Guardias transfiriendo a un adolescente de vuelta a su celda.

Entrevisté a 75 adolescentes y adultos jóvenes, casi las tres cuartas partes de la población penitenciaria juvenil en el estado de Chihuahua. Aunque era un porcentaje significativo, el tamaño de la muestra seguía siendo lo suficientemente pequeño como para dejar grandes lagunas en los datos cuantitativos. Los números indican áreas claras para mejorar, como el tiempo de espera para tener un juicio y la necesidad de más horas de educación. Cualitativamente, muestra a muchos niños que extrañan a sus padres y esperan llevar una vida normal con un trabajo y una familia. Al hablar con los niños que ingresaron al sistema de detención antes de la implementación de la ley de 2016, está claro que las condiciones de detención han mejorado significativamente. Sin embargo, los nuevos participantes nos recuerdan que hay mucho por hacer antes de que las condiciones puedan considerarse aceptables.

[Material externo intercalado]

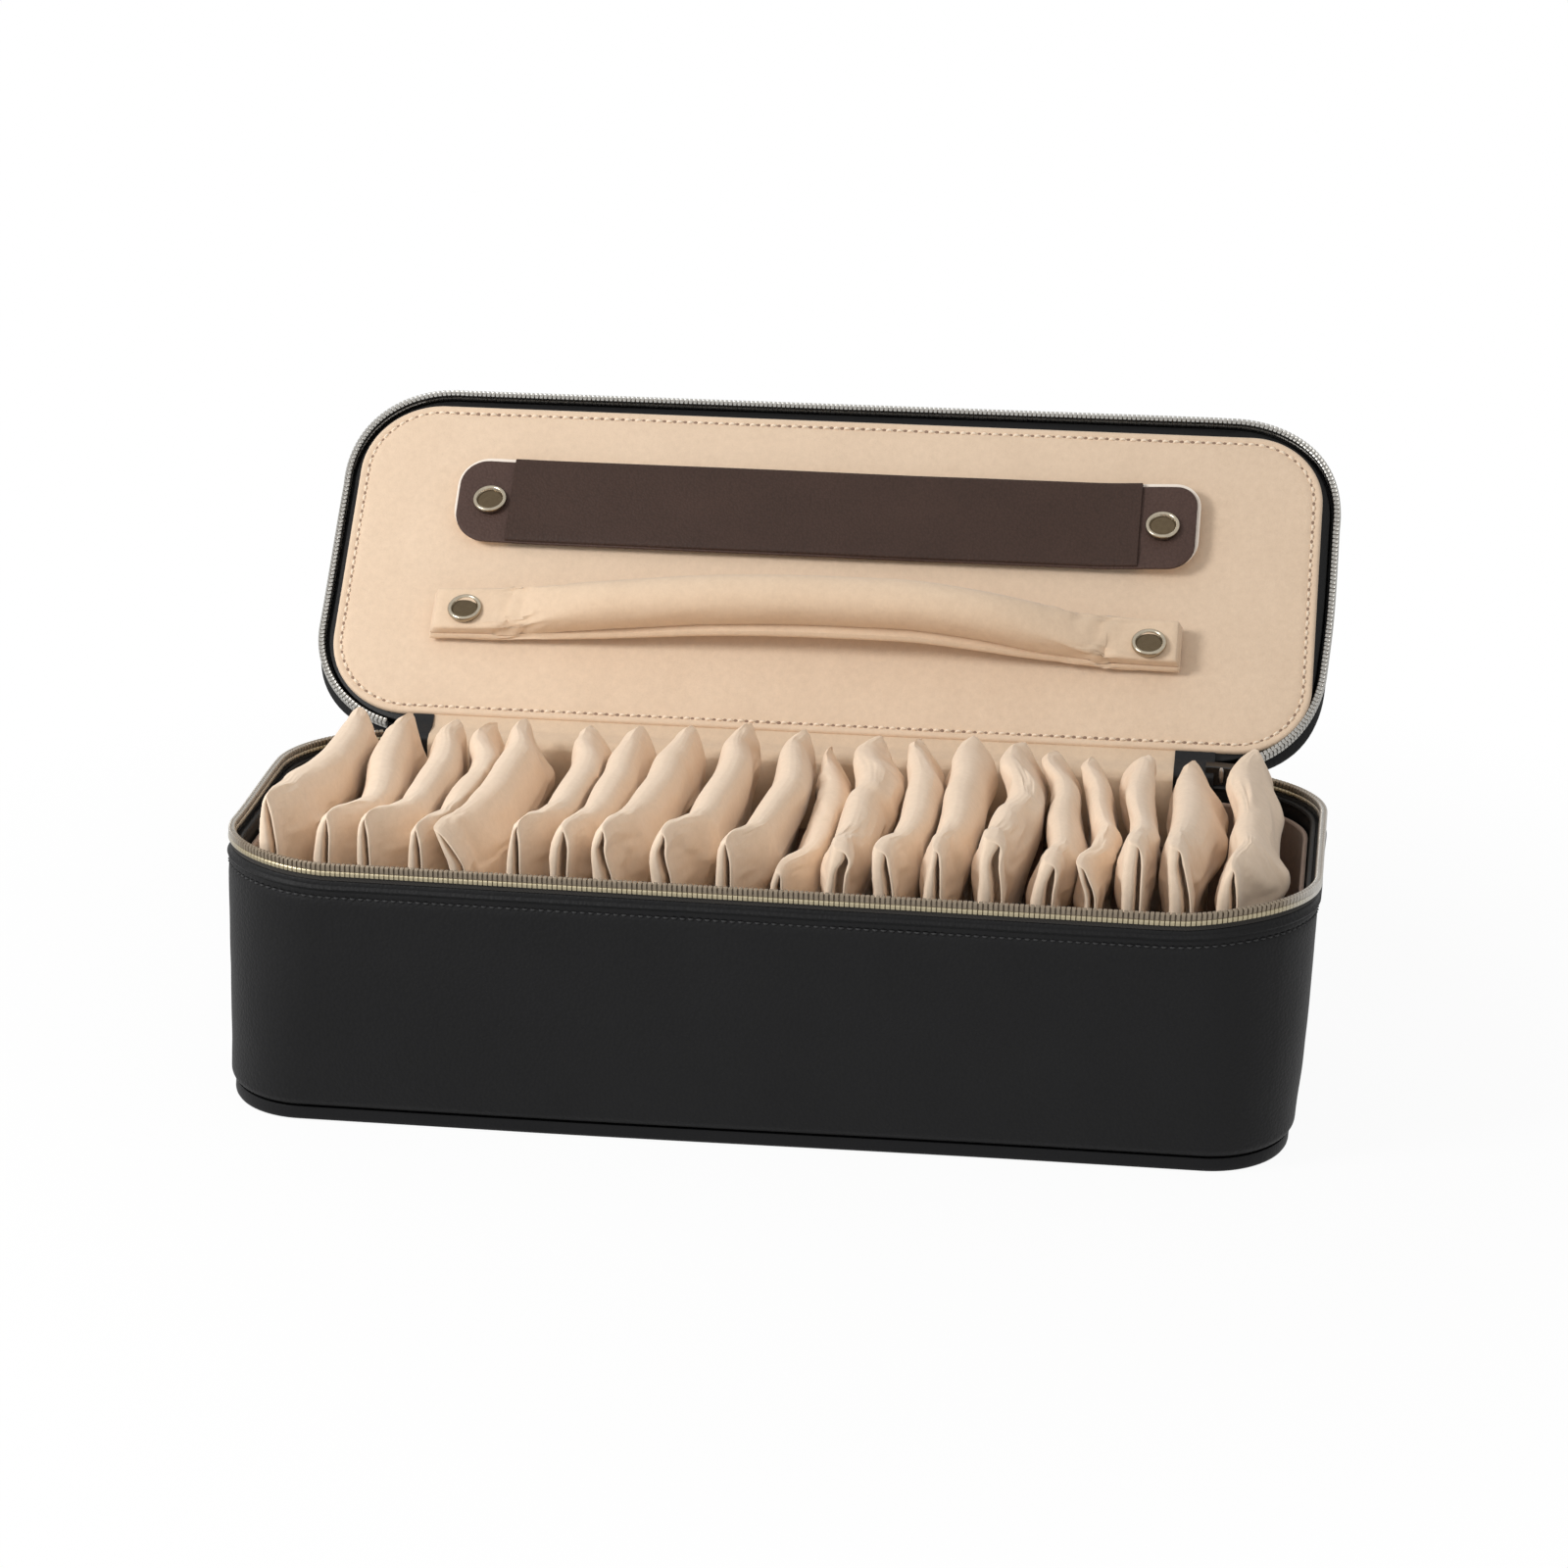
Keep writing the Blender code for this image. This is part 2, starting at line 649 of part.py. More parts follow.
# Earring strap: a dark leather face on a beige backing, held by two snaps,
# with a leather sleeve wrapped round its middle
strap = empty("strap_lift", (0.0, 0.0, 0.0), lid)
stud_high = -GAP
stud_low = stud_high - STUD_THICKNESS
backing_high = stud_low - GAP
backing_low = backing_high - STRAP_BACKING_THICKNESS
face_high = backing_low - GAP / 2
face_low = face_high - STRAP_FACE_THICKNESS
strap_snaps = (strap_left + STRAP_SNAP_INSET, strap_right - STRAP_SNAP_INSET)
strap_holes = [(x, strap_y, SNAP_HOLE_RADIUS) for x in strap_snaps]
holed_strip(
    "strap_backing", strap_left, strap_right, strap_y, STRAP_WIDTH, STRAP_CORNER,
    backing_low, backing_high, strap_holes, SUEDE, strap,
)
holed_strip(
    "strap_face", strap_left + STRAP_BORDER, strap_right - STRAP_BORDER, strap_y,
    STRAP_WIDTH - 2 * STRAP_BORDER, STRAP_CORNER - STRAP_BORDER,
    face_low, face_high, strap_holes, STRAP, strap,
)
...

El interés del gobierno local en la encuesta de análisis de riesgos de JJI indica la voluntad de seguir trabajando para cumplir con los estándares internacionales, o al menos unos más altos, para estos niños. Hay innumerables horas de investigación y peticiones por delante, pero cada pequeña victoria es un recordatorio de que esto se ha hecho antes y se puede volver a hacer.